From https://pytorch.org/hub/pytorch_vision_resnet/:

_All pre-trained models expect input images normalized in the same way, i.e. mini-batches of 3-channel RGB images of shape (3 x H x W), where H and W are expected to be at least 224. The images have to be loaded in to a range of [0, 1] and then normalized using mean = [0.485, 0.456, 0.406] and std = [0.229, 0.224, 0.225]._

We can use `PyTorch` transformation functions to achieve this, but this means that now we'll have some transformations that always have to happen and some that only happen in the training dataset.

In [None]:
res_transforms = v2.Compose([
  v2.ToDtype(torch.uint8),
  v2.Resize(224),
  v2.Grayscale(3),
  v2.ToDtype(torch.float32, scale=True),
  v2.Normalize(mean=[0.485, 0.456, 0.406], std=[0.229, 0.224, 0.225]),
])

In [None]:
x_train_res = res_transforms(x_train)
x_test_res = res_transforms(x_test)
x_train_res.shape

In [None]:
x_train_res[0].min(), x_train_res[0].max()

In [None]:
mdevice = "cuda" if torch.cuda.is_available() else "cpu"

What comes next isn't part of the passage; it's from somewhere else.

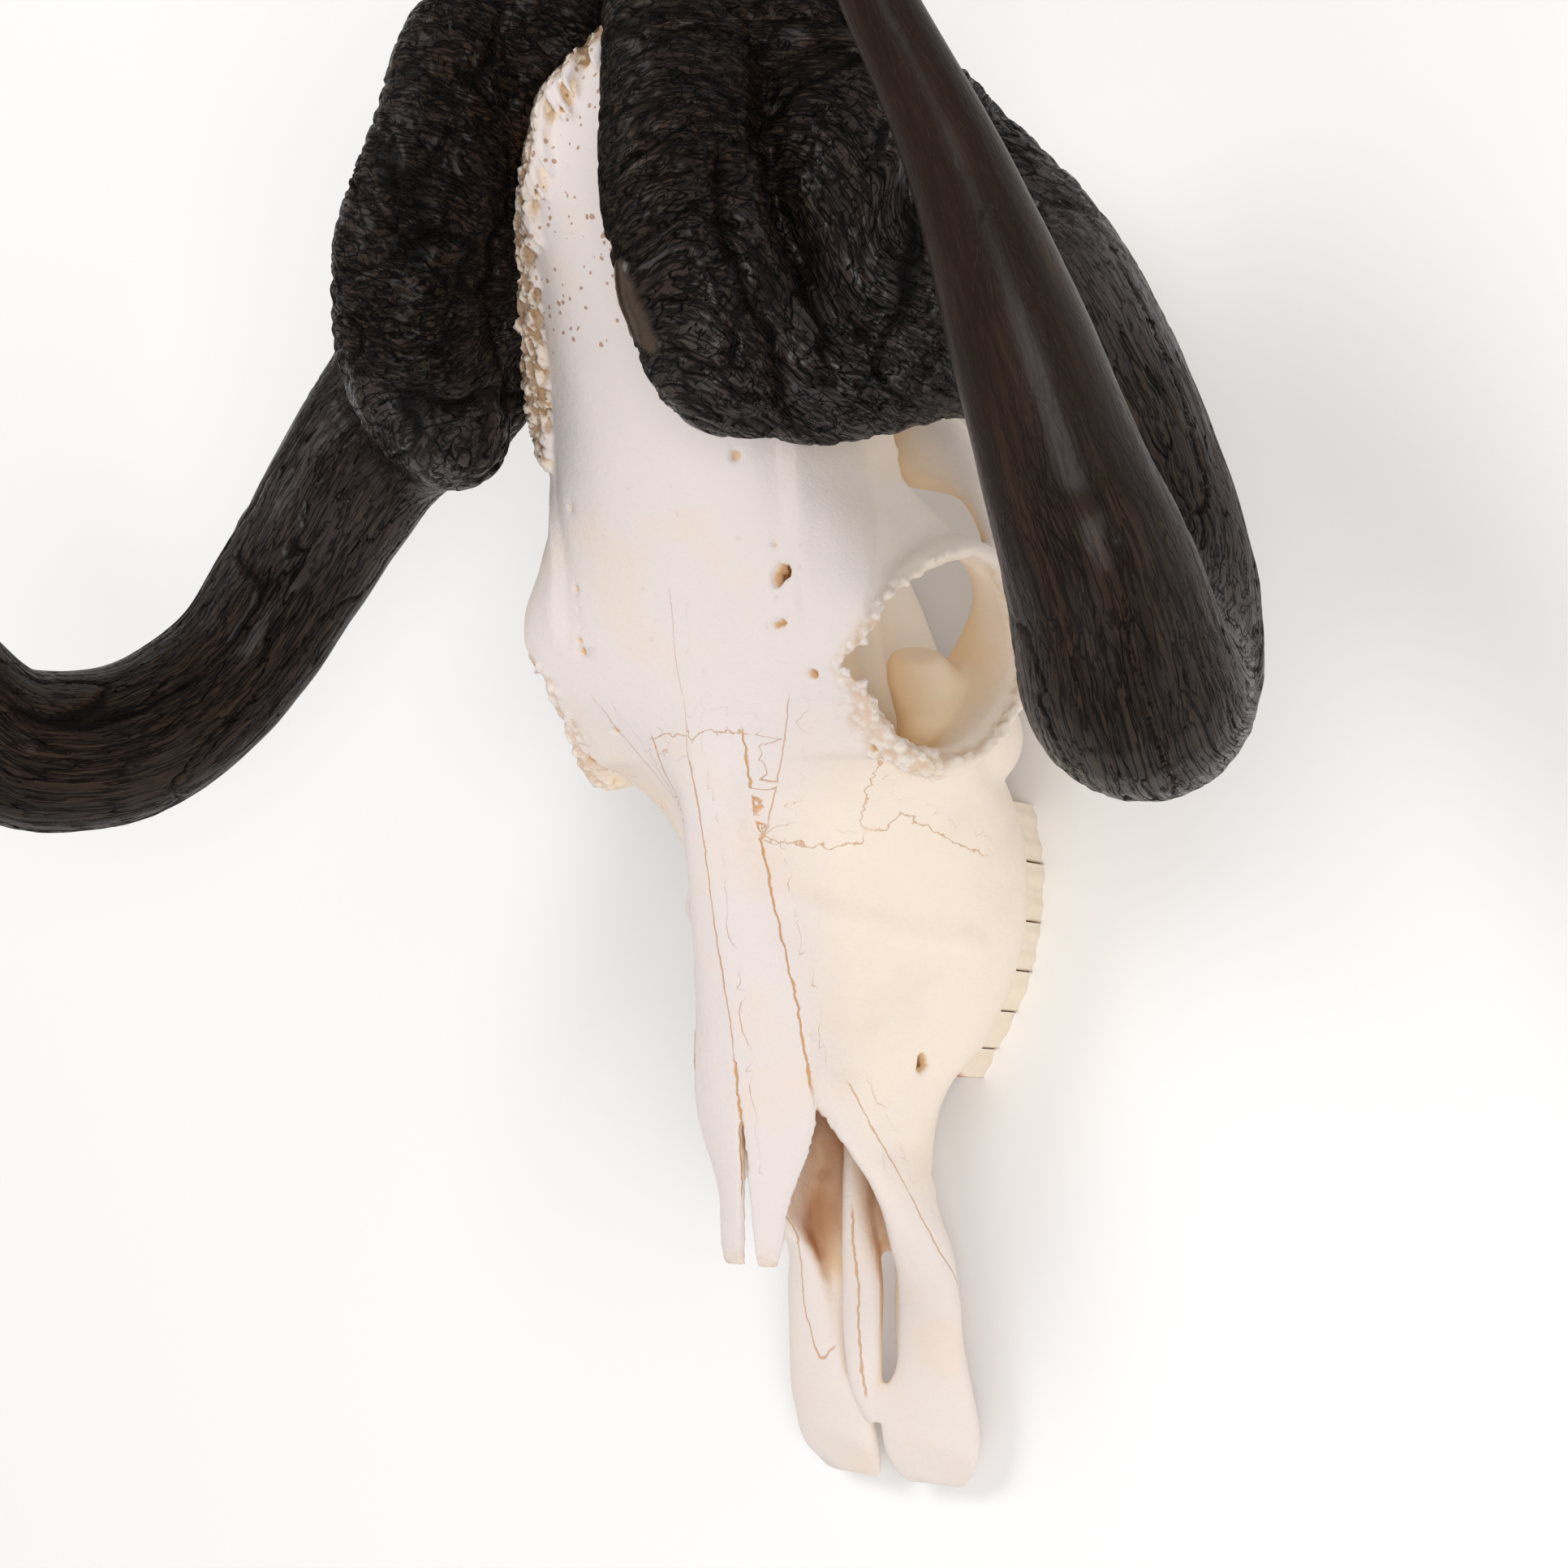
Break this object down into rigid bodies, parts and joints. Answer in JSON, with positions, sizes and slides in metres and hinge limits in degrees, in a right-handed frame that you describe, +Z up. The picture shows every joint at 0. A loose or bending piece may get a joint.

model.fc = nn.Linear(model.fc.in_features, len(LFWUtils.LABELS))
model = model.to(mdevice)

learning_rate = 5e-3
optim = torch.optim.SGD(model.parameters(), lr=learning_rate, momentum=0.9)

loss_fn = nn.CrossEntropyLoss()

out = model(x_train_res[::3].to("cuda"))

print("Input shape:", x_train_res.shape)
print("Output shape:", out.shape)
print("Parameters:", get_num_params(model))

In [None]:
batch_step = 3

for e in range(16):
  model.train()
  for si in range(batch_step):
    optim.zero_grad()
    labels_pred = model(x_train_res[si::batch_step].to("cuda"))
    loss = loss_fn(labels_pred.to("cuda"), y_train[si::batch_step].to("cuda"))
    loss.backward()
    optim.step()

  if e % 4 == 3:
    train_predictions = get_labels(model, x_train_res.to("cuda"))
    test_predictions = get_labels(model, x_test_res.to("cuda"))
    train_error = classification_error(y_train, train_predictions)
    test_error = classification_error(y_test, test_predictions)
    print(f"Epoch: {e} loss: {loss.item():.4f}, train error: {train_error:.4f}, test error: {test_error:.4f}")

In [None]:
train_predictions = get_labels(model, x_train_res.to("cuda"))
test_predictions = get_labels(model, x_test_res.to("cuda"))
train_error = classification_error(y_train, train_predictions)
test_error = classification_error(y_test, test_predictions)
print(f"train error: {train_error:.4f}, test error: {test_error:.4f}")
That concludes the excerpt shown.